Selama 6 bulan, menu utama saya selalu berhadapan dengan Emak-Emak yang curhat, sharing seputar kehidupan suami mereka. Aih, saya sudah melanggar kode etik jurnalistik ini. Tak apalah, dalam moral, melanggar demi kebaikan tak berdosa.
Ya, mudah-mudahan mereka tidak membaca artikel ini. Oke, intinya persiapan mental (Psiko Emosional) sangat penting sebelum memutuskan untuk menikah. Karena menikah itu mudah, tapi mempertahankan pernikahan itu yang sulit.
Sama saja, berkaul (janji) lebih mudah daripada menjalankannya. Merencanakan lebih mudah, daripada "take action." Bukankah seperti ini sobat?
Memang kita tidak bisa menafikan bahwasannya, apa yang ditampilkan di depan media sosial ataupun publik, akan berbeda dengan kehidupan nyata.Â
Seirama pasangan Rachel Vennya dan suaminya. Di mana kawula muda sudah terlanjur mengidolakan kedua sejoli ini. Sembari berhalusinasi untuk mengikuti jejak idola mereka, tatkala sudah berumah tangga.
Eh,,,,, tak disangka-sangka, Rachel Vennya terciduk melayangkan gugatan kepada suaminya di Kantor Pengadilan Agama Jakarta Selatan. Pupuslah harapan romantika kawula muda dengan cuitan-cuitan satiris dan skeptis di dunia tipu-tipu (Jagat Maya).
Aih, kata Daeng Khrisna Pabichara, makin runyam dunia ini. Lalu, kata Engkong Felix, "cemana pula ini."

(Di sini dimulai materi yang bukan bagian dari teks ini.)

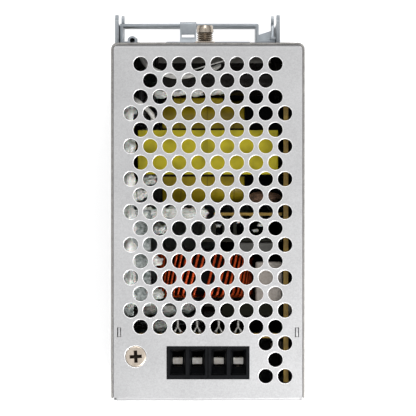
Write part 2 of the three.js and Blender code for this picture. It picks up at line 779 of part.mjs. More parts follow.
// The bobbin: a former on the core's post, a flange at each end of the coil, and two pin rails.
function bobbinSolid() {
  const flange = (x) => extrude("x", coilSection(0.3), x);
  const tube = (grow, x) =>
    box(
      x,
      [coreY - coreHalfY - grow, coreY + coreHalfY + grow],
      [coreZ - postRadius - grow, coreZ + postRadius + grow],
    );
  const flangeThickness = 0.2;
  const reach = [coilSpan[0] - flangeThickness - 0.1, coilSpan[1] + flangeThickness + 0.1];
  const rails = [-1, 1].map((side) => {
    const inner = coreY + side * (coreHalfY + 0.4);
    const outer = coreY + side * (coilHalfY - 1);
    const y = [Math.min(inner, outer), Math.max(inner, outer)];
    return box([coilSpan[1], componentX], y, [coreZ - 13, coreZ + 7]);
  });
  const solid = join(
    tube(0.9, reach),
    flange([reach[0], coilSpan[0] - 0.1]),
    flange([coilSpan[1] + 0.1, reach[1]]),
    ...rails.map((rail) => cut(rail, box([coilSpan[1] - 1, reach[1]], [-60, 0], [0, caseHeight]))),
  );
  return cut(solid, tube(0.15, [reach[0] - 1, reach[1] + 1]));
}

// Output choke: a wound toroid whose axis points from front to back. The winding leaves a short gap.
const chokeX = -1;
const chokeY = -75.6;
const chokeZ = 99.6;
const chokeOuter = 16;
const chokeHalfY = 7.9;
const windingDepth = 1.6;
const chokeInner = 6;

function ringSector(outerRadius, innerRadius, halfY, opening, segments) {
  const shape = new THREE.Shape();
  const start = opening / 2;
  const end = 2 * Math.PI - opening / 2;
  shape.absarc(chokeZ, chokeX, outerRadius, start, end, false);
  shape.absarc(chokeZ, chokeX, innerRadius, end, start, true);
  return extrude("y", shape, [chokeY - halfY, chokeY + halfY], segments);
}

function chokeCoreSolid() {
  const outer = chokeOuter - windingDepth - gap;
  const inner = chokeInner + windingDepth + gap;
  const half = chokeHalfY - windingDepth - gap;
  return cut(
    bar("y", outer, [chokeY - half, chokeY + half], [chokeZ, chokeX], 24),
    bar("y", inner, [chokeY - chokeHalfY, chokeY + chokeHalfY], [chokeZ, chokeX], 24),
  );
}

function chokeWindingSolid() {
  const opening = 0.6;
  const skin = ringSector(chokeOuter, chokeInner, chokeHalfY, opening, 24);
  const hollow = ringSector(
    chokeOuter - windingDepth,
    chokeInner + windingDepth,
    chokeHalfY - windingDepth,
    opening / 2,
    24,
  );
  return cut(skin, hollow);
}

// Capacitor cans lie along X, their rims against the main board: name, radius, length, y and z.
const cans = [
  ["bulk_capacitor_1", 6.5, 41, -10.4, 110.5],
  ["bulk_capacitor_2", 10, 41, -16, 58],
  ["output_capacitor_1", 5, 26, -89.3, 98],
  ["output_capacitor_2", 5, 26, -89.3, 86],
];

function canSolid(radius, length, y, z) {
  return bar("x", radius, [componentX - length, componentX], [y, z], 20);
}

function filmCapacitorSolid() {
  return box([chokeX + chokeOuter + 0.6, componentX], [-87.4, -71.4], [103, 116.6]);
}

function filterChokeSolid() {
  return bar("x", 11, [componentX - 20.3, componentX], [-70, 30], 20);
}

function varistorSolid() {
  return bar("y", 5.6, [-52.6, -48.4], [112, componentX - 6.1], 16);
}

// The control board stands on the main board between the transformer and the secondary heatsink.
function controlBoardSolid() {
  return box([2, componentX], [-56.3, -55.3], [70, 114]);
}

// The primary heatsink stands against the left wall, with a shelf folded over behind the output vents.
const sinkX = 1.1 - plateHalf;
const sinkSheet = 1.6;
const sinkFace = sinkX + sinkSheet + 0.2; // where the semiconductors seat

function primarySinkSolid() {
  const shelfTop = caseHeight - 7;
  const shelfZ = [shelfTop - sinkSheet, shelfTop];
  const wall = box([sinkX, sinkX + sinkSheet], [-89, -22], [22, shelfTop]);
  const shelf = box([sinkX, sinkX + 5.4], [-89, -22], shelfZ);
  const wideShelf = box([sinkX, sinkX + 11], [-86, -54.5], shelfZ);
  return join(wall, shelf, wideShelf);
}

// The secondary heatsink: a finned plate standing on the board behind the output choke.
function secondarySinkSolid() {
  const finCount = 5;
  const finPitch = 3.4;
  const left = -2;
  const height = [62, 116];
  const plate = [-64.9, -63.3];
  const fins = Array.from({ length: finCount }, (_, i) => {
    const x = left + i * finPitch;
    return box([x, x + 1.2], [plate[0], plate[1] + 5.9], height);
  });
  return join(box([left, componentX], plate, height), ...fins);
}

// Power semiconductors against the heatsinks' faces: a bridge, a switch and a diode.
const bridgeSolid = () => box([sinkFace, sinkFace + 4.8], [-44, -26], [34, 54]);
const switchSolid = () => box([sinkFace, sinkFace + 4.6], [-66, -56], [66, 86]);
const diodeSolid = () => box([6, 16], [-67.3, -65.1], [74, 92]);

// Trimmer: a square base on the terminal board and a slotted shaft that reaches the front panel.
const potBase = 5;
const potHalf = 4.8;

function potBaseSolid() {
  const shaftDepth = [boardFrontFace - potBase - 1, boardFrontFace - 1.5];
  return cut(
    box(
      [potX - potHalf, potX + potHalf],
      [boardFrontFace - potBase, boardFrontFace - seatGap],
      [controlsZ - potHalf, controlsZ + potHalf],
    ),
    bar("y", potShaftRadius + slideGap, shaftDepth, [controlsZ, potX]),
  );
}

function potShaftSolid() {
  const tip = front + 0.4;
  const slotZ = [controlsZ - potShaftRadius, controlsZ + potShaftRadius];
  return cut(
    bar("y", potShaftRadius, [tip, boardFrontFace - 1.8], [controlsZ, potX]),
    box([potX - 0.45, potX + 0.45], [tip - 1, tip + 1.2], slotZ),
  );
}

function ledSolid() {
  const lensTip = front - ledStandOff;
  return join(
    bar("y", ledRadius, [lensTip + 0.8, front + 4], [controlsZ, ledX]),
    bar("y", ledRadius * 0.7, [lensTip, front + 1], [controlsZ, ledX]),
    bar("y", ledRadius + 0.6, [front + 3.2, boardFrontFace - seatGap], [controlsZ, ledX]),
  );
}

// ---------------------------------------------------------------- assembly
const wholeDepthMiddle = (clawTop + front - ledStandOff) / 2;
const supply = new THREE.Group();
supply.position.y = -wholeDepthMiddle;

const outputEnd = endGroup("output", outputBlocks, outputHalf, [[earthX, earthZ - caseHeight]]);
outputEnd.position.z = caseHeight;
const inputEnd = endGroup("input", inputBlocks, inputHalf, []);
inputEnd.rotation.y = Math.PI;
supply.add(outputEnd, inputEnd);

const fixed = [
  ["wrap_cover", coverSolid(), finishes.caseSteel],
  ["front_panel", frontPanelSolid(), finishes.caseSteel],
  ["main_board", mainBoardSolid(), finishes.board],
  ["terminal_board", frontBoardSolid(), finishes.board],
  ["insulator_sheet", insulatorSolid(), finishes.insulator],
  ["transformer_core", transformerCoreSolid(), finishes.ferrite],
  ["transformer_coil", transformerCoilSolid(), finishes.yellowTape],
  ["transformer_tape", transformerTapeSolid(), finishes.yellowTape],
  ["transformer_bobbin", bobbinSolid(), finishes.blackPlastic],
  ["choke_core", chokeCoreSolid(), finishes.ferrite],
  ["choke_winding", chokeWindingSolid(), finishes.copper],
  ...cans.map(([name, ...place]) => [name, canSolid(...place), finishes.canSleeve]),
  ["film_capacitor", filmCapacitorSolid(), finishes.greyEpoxy],
  ["filter_choke", filterChokeSolid(), finishes.ferrite],
  ["varistor", varistorSolid(), finishes.brownCeramic],
  ["control_board", controlBoardSolid(), finishes.board],
  ["primary_heatsink", primarySinkSolid(), finishes.aluminium],
  ["secondary_heatsink", secondarySinkSolid(), finishes.aluminium],
  ["bridge_rectifier", bridgeSolid(), finishes.blackPlastic],
  ["switch_transistor", switchSolid(), finishes.blackPlastic],
  ["output_diode", diodeSolid(), finishes.blackPlastic],
  ["trimmer_base", potBaseSolid(), finishes.whitePlastic],
  ["trimmer_shaft", potShaftSolid(), finishes.whitePlastic],
  ["status_light", ledSolid(), finishes.lens],
  ["rail_bracket", bracketSolid(), finishes.clipSteel],
  ["latch_slider", sliderSolid(), finishes.clipSteel],
  ["slide_rivet", slideRivetSolid(), finishes.plated],
  ["earth_screw", earthScrewSolid(), finishes.plated],
  ["earth_washer", washerSolid(), finishes.plated],
];
for (const [name, solid, finish] of fixed) supply.add(part(name, solid, finish));

spacerPlaces.forEach((place, i) => {
  supply.add(part(`board_spacer_${i + 1}`, spacerSolid(place), finishes.whitePlastic));
});
bracketScrews.forEach(({ x, z }, i) => {
  const solid = lowHeadSolid(x, z, bracketScrewRadius, baseTop + seatGap, 2.75);
  supply.add(part(`bracket_screw_${i + 1}`, solid, finishes.plated));
});
supply.add(springMesh());

export default supply;
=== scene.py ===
"""The finished look of a DIN-rail power supply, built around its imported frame.

Shapes are drawn in millimetres in the case's own frame: y = 0 on the outside of the back wall, with the
front panel at negative y, and z = 0 on the underside. deliver() turns each into metres in the shared frame.
"""

import math

import bmesh
import bpy
from bmesh.types import BMEdge, BMFace, BMVert
from mathutils import Matrix, Vector, noise


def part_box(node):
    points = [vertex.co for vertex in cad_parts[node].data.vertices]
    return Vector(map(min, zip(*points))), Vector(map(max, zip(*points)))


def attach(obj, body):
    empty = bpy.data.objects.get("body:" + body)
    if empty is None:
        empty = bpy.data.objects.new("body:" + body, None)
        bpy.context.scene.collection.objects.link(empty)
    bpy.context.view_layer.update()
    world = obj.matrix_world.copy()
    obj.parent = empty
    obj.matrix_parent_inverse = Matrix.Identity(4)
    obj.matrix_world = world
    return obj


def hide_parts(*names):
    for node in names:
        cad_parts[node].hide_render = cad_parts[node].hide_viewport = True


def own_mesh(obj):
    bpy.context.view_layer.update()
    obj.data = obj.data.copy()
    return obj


bl_info = {
    "name": "Rail Power Supply",
    "version": (1, 0, 0),
    "blender": (4, 5, 0),
    "location": "View3D > Sidebar > Power Supply",
    "description": "Builds the fine shapes and finishes of a ventilated power supply with a rail clip",
    "category": "Object",
}

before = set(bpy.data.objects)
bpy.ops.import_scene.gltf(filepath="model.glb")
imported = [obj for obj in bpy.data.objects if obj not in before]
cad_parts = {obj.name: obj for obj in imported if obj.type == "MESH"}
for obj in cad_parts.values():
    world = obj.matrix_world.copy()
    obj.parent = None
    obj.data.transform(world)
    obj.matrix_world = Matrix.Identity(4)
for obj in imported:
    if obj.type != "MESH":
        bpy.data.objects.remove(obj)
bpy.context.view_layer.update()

MM = 0.001
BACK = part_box("wrap_cover")[1].y  # the case's back wall in the shared frame


def box_mm(node):
    """A CAD node's lowest and highest corners in the case's own frame, in millimetres."""
    low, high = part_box(node)
    shift = Vector((0, BACK, 0))
    return (low - shift) / MM, (high - shift) / MM


def box_and_middle(node):
    """The same corners, and the point midway between them."""
    low, high = box_mm(node)
    return low, high, (low + high) / 2


# ---------------------------------------------------------------- places and sizes, in millimetres
COVER_LOW, COVER_HIGH = box_mm("wrap_cover")
PLATE_LOW, PLATE_HIGH = box_mm("output_end_plate")
PANEL_HIGH = box_mm("front_panel")[1]
TERMINAL_BOARD_LOW, TERMINAL_BOARD_HIGH = box_mm("terminal_board")
HEIGHT = PLATE_HIGH.z
FRONT = PLATE_LOW.y
HALF_WIDTH = COVER_HIGH.x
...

Tak ada yang salah untuk mengidolakan figur publik, asalkan jangan berlebihan. Entar impiannya enggak kesampain, sakit lah hati ini. Kata bang Susy,"Hooo itu derita loe."
Bagi saya, pernikahan itu bukan perkara kawin-cerai, tapi pernikahan itu adalah komitmen. Komitmen untuk terus bersama pasangan selama suka maupun duka. Jangan hanya maunya yang enaknya saja. Lalu, tatkala menemui air daun pepaya, tinggalin anak-istri begitu saja.
So, latihlah psiko Emosional secara matang, sebelum menikah.
Mohon maaf untuk Daeng Khrisna, Engkong Felix dan Bang Susy, karena telah melibatkan anda sekalian.